VD: People are getting split. It’s an example of how a dominant narrative is changing the way we eat. When my grandmother was old, in Chennai, she had these ladies who worked as caregivers and cooks for her. They cooked very simple food for her because by then she was mostly vegetarian. But she knew that they ate meat, so she would give them a little money to make food for themselves, too. It wasn’t a lot of money, so they would buy the cheapest stuff they could get. She knew that I was interested in food, so she would ask them to make that same food for me. And they were very reluctant. They said, “How is he going to eat this food?” And I had to say, no, I really am interested. And then they started cooking all this fascinating food for me. They would cook things like intestines, which are actually widely consumed by Dalits, very poor people, but that’s not the food that you’ll often see written about.
And no Indian restaurant is going to serve you intestines. But these women would cook beans with a bit of chopped-up intestines, or they would cook dried fish. One of them had an amazing dish of brinjal flavoured with dried fish. There are all these dishes that poor people cook for themselves, which are nutritious, tasty, and environmentally sustainable. But they’re vanishing.
RK: Cooking like this often illustrates rituals and habits that are reflective of local cultures in ways that restaurants aren’t. Do you think it’s unfair or unrealistic to expect restaurant dining to be an engine for a revival of interest in regional Indian food?
VD: A lot of young chefs are interested in regional food. A lot of the older chefs have to work within the constraints of five-star hotels and so they have to produce food that caters to luxury tourists and that’s distorted things. But even the way that food is produced in a large catering system is fascinating. Wedding caterers, for example, have their own distinct food. There’s a lot to be learned from chefs and caterers. Like the difference that cooking with different kinds of wood makes. Certain caterers will insist on cooking their biryani only over a particular type of wood fire because they say that wood and the metal of the utensils they use have an effect on the taste of the finished dish.
Some caterers insist on cooking biryani over a particular type of wood fire because they say that wood and the metal of the utensils they use have an effect on the taste of the finished dish.
While stainless steel is ubiquitous nowadays, especially in households, many caterers will still use traditional metals. Stainless steel came into Indian kitchens for one reason: because it was easy to clean. It doesn’t react with acids. And a whole generation of housewives, who’d grown up as daughters-in-law and spent large portions of their lives washing brass utensils, took it up. If you’ve ever washed a brass vessel you know it’s a real pain. You have to use tamarind water and really scrub it. And that’s how stainless steel entered Indian kitchens. The kabbadiwallahs would go around from door to door exchanging brass vessels for stainless steel. And they had this whole barter scheme so no money was involved. Many of these women who didn’t control money, but who did control utensils and saris, were able to do these barters and get stainless steel into their kitchens.

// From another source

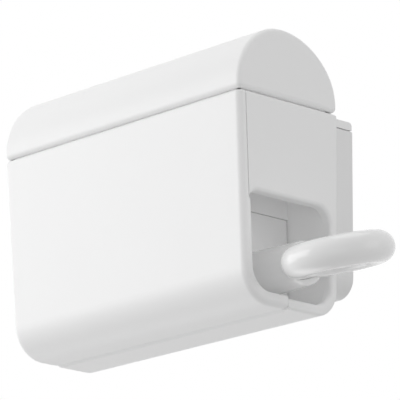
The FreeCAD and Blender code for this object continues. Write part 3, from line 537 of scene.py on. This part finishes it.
class CLOTHESLINE_OT_lay_line(bpy.types.Operator):
    """Make the line from the drum to the crimp as one round tube, in place of the model's lead"""

    bl_idname = "clothesline.lay_line"
    bl_label = "Lay line"

    def execute(self, context):
        line = context.scene.line
        coat = coated_line("pvc_coated_braid", line.line_colour[:], line.braid_pitch)
        low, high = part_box("line_lead")
        middle = (low + high) / 2
        lead = tube_along_x("drawn_line", low.x, high.x, middle.y, middle.z,
                            line.line_diameter / 2, line.line_rings, line.line_sides)
        lead.data.materials.append(coat)
        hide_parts("line_lead")
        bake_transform(lead)
        dress(WOUND_NODES, coat)
        return {"FINISHED"}


def seen_directly(tree):
    """1 for rays to the eye, straight, by a mirror-like reflection or through glass, and else 0."""
    path = add(tree, "ShaderNodeLightPath")
    either = add(tree, "ShaderNodeMath", {"operation": "MAXIMUM"},
                 {0: path.outputs["Is Camera Ray"], 1: path.outputs["Is Glossy Ray"]})
    return add(tree, "ShaderNodeMath", {"operation": "MAXIMUM"},
               {0: either.outputs[0], 1: path.outputs["Is Transmission Ray"]}).outputs[0]


def make_floor(studio):
    """Plain pale floor, far below the hanging case. It throws less light up than it shows."""
    low = -studio.floor_drop
    corners = [
        (-FLOOR_HALF, -FLOOR_HALF, low),
        (FLOOR_HALF, -FLOOR_HALF, low),
        (FLOOR_HALF, FLOOR_HALF, low),
        (-FLOOR_HALF, FLOOR_HALF, low),
    ]
    mesh = bpy.data.meshes.new("floor")
    mesh.from_pydata(corners, [], [(0, 1, 2, 3)])
    floor = bpy.data.objects.new("floor", mesh)
    bpy.context.scene.collection.objects.link(floor)
    finish, tree = new_finish("painted_floor")
    direct = seen_directly(tree)
    paint = add(tree, "ShaderNodeBsdfDiffuse", {},
                {"Color": mixed(tree, linear(FLOOR_THROWN), linear(FLOOR_SHOWN), direct)})
    glow = add(tree, "ShaderNodeEmission", {}, {"Strength": between(tree, 0.0, studio.floor_glow, direct)})
    surface = add(tree, "ShaderNodeAddShader", {}, {0: paint.outputs["BSDF"], 1: glow.outputs["Emission"]})
    show(tree, surface.outputs["Shader"])
    mesh.materials.append(finish)


def make_surroundings(studio):
    """White where they are seen, and dimmer as light on the object."""
    world = bpy.data.worlds.new("studio")
    world.use_nodes = True
    tree = world.node_tree
    tree.nodes.clear()
    sky = add(tree, "ShaderNodeBackground", {"Color": (1.0, 1.0, 1.0, 1.0)},
              {"Strength": between(tree, studio.sky_strength, 1.0, seen_directly(tree))})
    add(tree, "ShaderNodeOutputWorld", {}, {"Surface": sky.outputs["Background"]})
    bpy.context.scene.world = world


def make_lamp(name, way, strength, studio):
    """Large soft lamp that shines on the object from one side."""
    lamp = bpy.data.lights.new(name, "AREA")
    lamp.shape = "SQUARE"
    lamp.size = studio.lamp_size
    lamp.energy = strength
    stand = bpy.data.objects.new(name, lamp)
    stand.location = (cad_low + cad_high) / 2 + way.normalized() * studio.lamp_distance
    stand.rotation_mode = "QUATERNION"
    stand.rotation_quaternion = way.to_track_quat("Z", "Y")
    stand.visible_camera = False
    bpy.context.scene.collection.objects.link(stand)


def make_lamps(studio):
    """Key and side lamps for the front, one for the top, and others for the foot, the end and the pocket."""
    make_lamp("key_lamp", KEY_WAY, studio.key_strength, studio)
    make_lamp("side_lamp", SIDE_WAY, studio.side_strength, studio)
    make_lamp("top_lamp", TOP_WAY, studio.top_strength, studio)
    make_lamp("under_lamp", UNDER_WAY, studio.under_strength, studio)
    make_lamp("back_lamp", BACK_WAY, studio.back_strength, studio)
    make_lamp("fill_lamp", FILL_WAY, studio.fill_strength, studio)


def make_camera(studio):
    """Camera at the photograph's viewing angle."""
    azimuth = studio.azimuth
    elevation = studio.elevation
    back = Vector((math.sin(azimuth) * math.cos(elevation),
                   -math.cos(azimuth) * math.cos(elevation),
                   math.sin(elevation)))
    level_right = Vector((math.cos(azimuth), math.sin(azimuth), 0.0))
    level_up = back.cross(level_right)
    right = math.cos(studio.roll) * level_right + math.sin(studio.roll) * level_up
    up = math.cos(studio.roll) * level_up - math.sin(studio.roll) * level_right
    turn = Matrix((right, up, back)).transposed()
    lens = bpy.data.cameras.new("camera")
    lens.sensor_width = SENSOR_WIDTH
    lens.lens = studio.lens
    lens.clip_end = SIGHT
    camera = bpy.data.objects.new("camera", lens)
    camera.rotation_mode = "QUATERNION"
    camera.rotation_quaternion = turn.to_quaternion()
    camera.location = Vector(studio.camera_aim) + back * studio.camera_distance
    bpy.context.scene.collection.objects.link(camera)
    bpy.context.scene.camera = camera


class CLOTHESLINE_OT_set_stage(bpy.types.Operator):
    """Set the floor, the lamps, the surroundings and the camera"""

    bl_idname = "clothesline.set_stage"
    bl_label = "Set stage"

    def execute(self, context):
        studio = context.scene.studio
        make_floor(studio)
        make_surroundings(studio)
        make_lamps(studio)
        make_camera(studio)
        context.scene.view_settings.view_transform = "Standard"
        # White walls pass most light on, so the pocket stays too dark with the usual four passes.
        context.scene.cycles.diffuse_bounces = studio.light_passes
        return {"FINISHED"}


GROUPS = {
    "casing": CasingSettings,
    "fittings": FittingSettings,
    "line": LineSettings,
    "studio": StudioSettings,
}
STEPS = ("finish_casing", "finish_handle", "finish_reel", "finish_metal", "lay_line", "set_stage")


class CLOTHESLINE_PT_panel(bpy.types.Panel):
    """Settings and steps of the clothes line"""

    bl_idname = "CLOTHESLINE_PT_panel"
    bl_label = "Clothes line"
    bl_space_type = "VIEW_3D"
    bl_region_type = "UI"
    bl_category = "Clothes line"

    def draw(self, context):
        for name, group in GROUPS.items():
            box = self.layout.box()
            for setting in group.__annotations__:
                box.prop(getattr(context.scene, name), setting)
        for step in STEPS:
            self.layout.operator("clothesline." + step)


CLASSES = (
    *GROUPS.values(),
    CLOTHESLINE_OT_finish_casing,
    CLOTHESLINE_OT_finish_handle,
    CLOTHESLINE_OT_finish_reel,
    CLOTHESLINE_OT_finish_metal,
    CLOTHESLINE_OT_lay_line,
    CLOTHESLINE_OT_set_stage,
    CLOTHESLINE_PT_panel,
)


def register():
    """Add the settings, the steps and the panel to Blender."""
    for item in CLASSES:
        bpy.utils.register_class(item)
    for name, group in GROUPS.items():
        setattr(bpy.types.Scene, name, PointerProperty(type=group))


def unregister():
    """Take the settings, the steps and the panel out of Blender."""
    for name in GROUPS:
        delattr(bpy.types.Scene, name)
    for item in reversed(CLASSES):
        bpy.utils.unregister_class(item)


def main():
    """Run every step."""
    register()
    for step in STEPS:
        getattr(bpy.ops.clothesline, step)()


if __name__ == "__main__":
    main()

It’s much easier to take care of, it’s lighter, it’s easier to clean. But it’s not a good cooking medium — it doesn’t conduct heat very well, which is why many caterers have resisted stainless steel and stuck to copper or brass or tin. They insist, correctly, that in order to get a particular taste, they need those utensils. Temple cooking is still done to a large extent in traditional vessels and with traditional utensils.
Courtesy www.onceuponatiffin.com
Pictures by Rasheeda Bhagat
Invaluable self-published food books
On the future of food writing and food books, Vikram Doctor says:
It’s going to be fascinating.
A lot of people are documenting the foods of small, local communities. I think some of the most interesting recent food books in India have been self-published and this helps people collect their communities’ stories.
But it costs money, and hence the more affluent communities can do it. Like Dadimano Varso, which is one of the most amazing cookbooks produced in India. It’s in Gujarati and English. It was produced by a ladies’ association in the Palanpuri Jains community, which has diamond traders spread out across the world. They wanted to document their food, being worried that their traditions were getting lost. And the book is extraordinary beyond the typical books of this sort.
Another example of a great self-published book is The Indecisive Chicken, which was produced by Prajna Desai. This came out of the Dharavi Biennale, an attempt to find different ways to look at lives in Asia’s largest slum, and is certainly one of its most famous. Prajna is an art scholar by training who was looking at a way to connect with women in the slum. She was interested in cooking and realised that, as always, food is a way to get women to start speaking about their own lives.
So she got a group together and had them talking about their lives and the food they cook daily and she got them to document it and also had it photographed. The result is quite amazing because it’s a chronicle of regular food that people cook in their homes. It has community influences, too, like when a woman from a potters’ community heats a shard of broken pottery and stirs it through her baingan bharta to give it an earthy flavour.
But mostly what you get from the recipes and images is a sense of food as it is really lived. But Prajna had to produce it herself since no publisher would take it on as a commercial proposition. It says something disappointing about publishers, but it’s still empowering that she could still do it.
Or there’s YouTube and all the thousands of Indian cooks who are putting up cooking videos on it. This is really important when it comes to things like breads, where videos allow you to capture the hand movements that are so important. Or there are channels like Village Food Factory, where a guy with a camera captures the food his father makes — and shows how food is actually cooked in villages, and that there is this whole non-vegetarian side to Tamil cooking. It’s not always in the form of writing, but it is documentation.
Such documentation gives you the chance to connect dots and start assembling larger pictures. There are so many stories to be told in Indian food. You have stories about community, about the caste and gender hierarchies and how they affect cooking. There are stories about environmental change and how food is changing as a result of it. The increasing access to packaged foods is creating its own changes, too. Sure, some of the effects may be problematic and that can be pointed out, but there’s also the sheer fascination in how it is all working itself out. There’s so much to write about!